A white watermark on a white dress is useless. A black watermark on a dark forest background disappears. Beginners sometimes apply the same watermark to every image without checking contrast. Take ten seconds to look at the background and adjust color or opacity if needed.

Using Low-Resolution Logos

If your logo file is a tiny JPEG pulled from a website, it will look blurry and pixelated when you blow it up even a little. Use a high-resolution PNG with a transparent background. If you do not have one, get a proper logo file made before you start watermarking your professional work.

Forgetting to Save Presets

If your tool lets you save watermark presets, do it. Recreating your watermark from scratch every time is a waste of time and leads to inconsistency. A saved preset means every image gets the exact same font, size, opacity, and placement.
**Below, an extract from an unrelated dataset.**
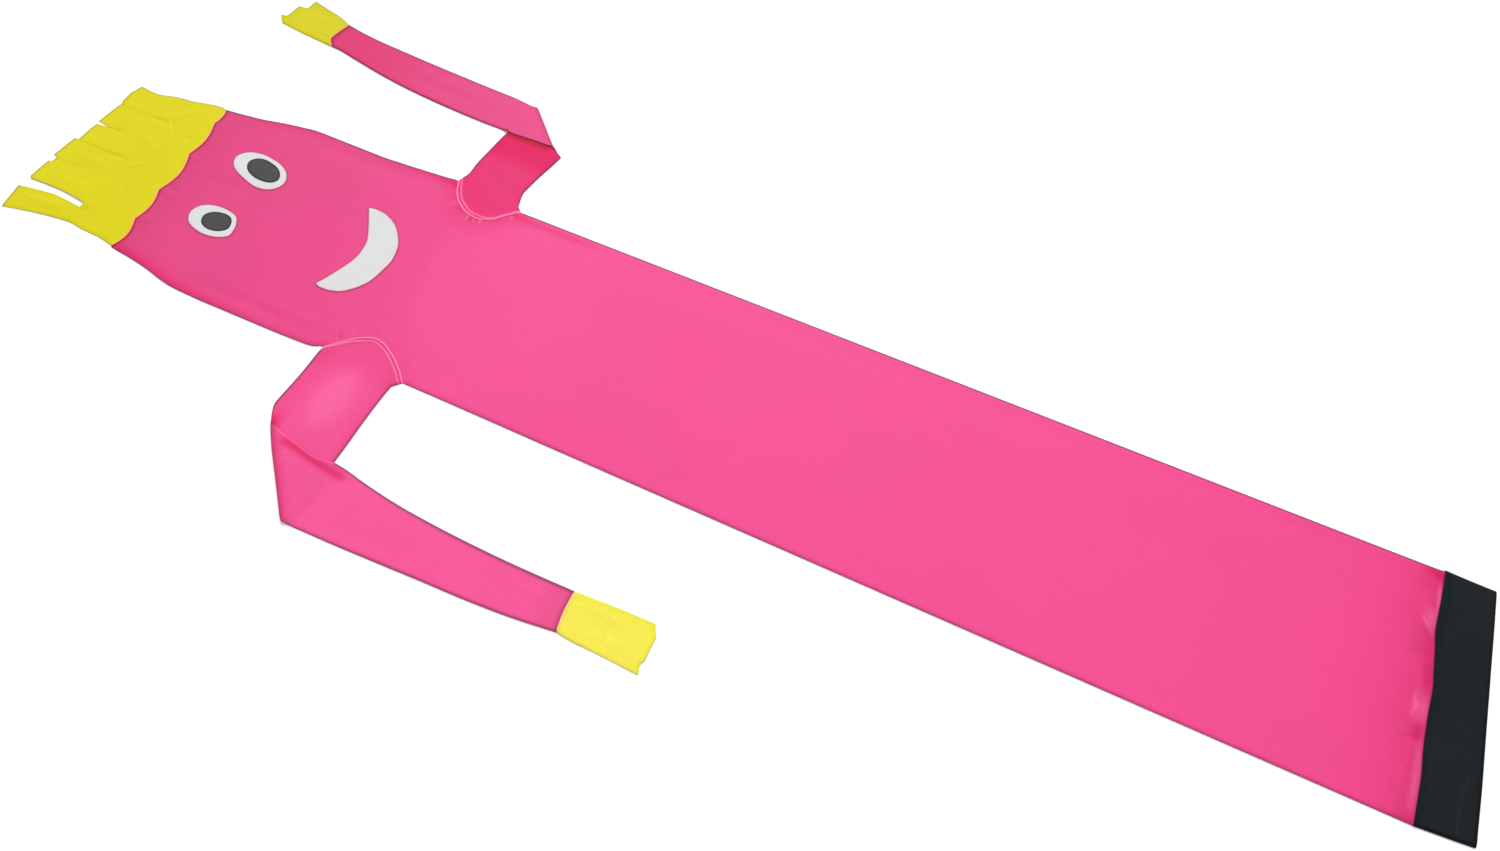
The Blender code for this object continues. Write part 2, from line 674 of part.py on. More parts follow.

That consistency makes your work look more professional.

Conclusion

Adding a watermark to an image is not complicated, but doing it well takes a little thought. Pick a mark that represents you, whether that is simple text or a refined logo. Choose a tool that matches your workflow. Place the watermark where it is visible without stealing the show. Set the opacity so it protects without overwhelming. And always keep your originals safe.

The goal is not to create an impenetrable fortress around your photos. It is to make casual copying harder and to make sure people know who created the work they are looking at. A good watermark does both without making your images look worse. Once you settle on a style and a process, watermarking becomes a quick, automatic step that pays off every time someone shares your photo.

If you are ready to protect your images, start with one photo and experiment. Try different placements, sizes, and opacity levels until you find a look that feels right. Then save that as your standard and apply it across your collection. Your future self will thank you when your photos start traveling around the internet with your name attached.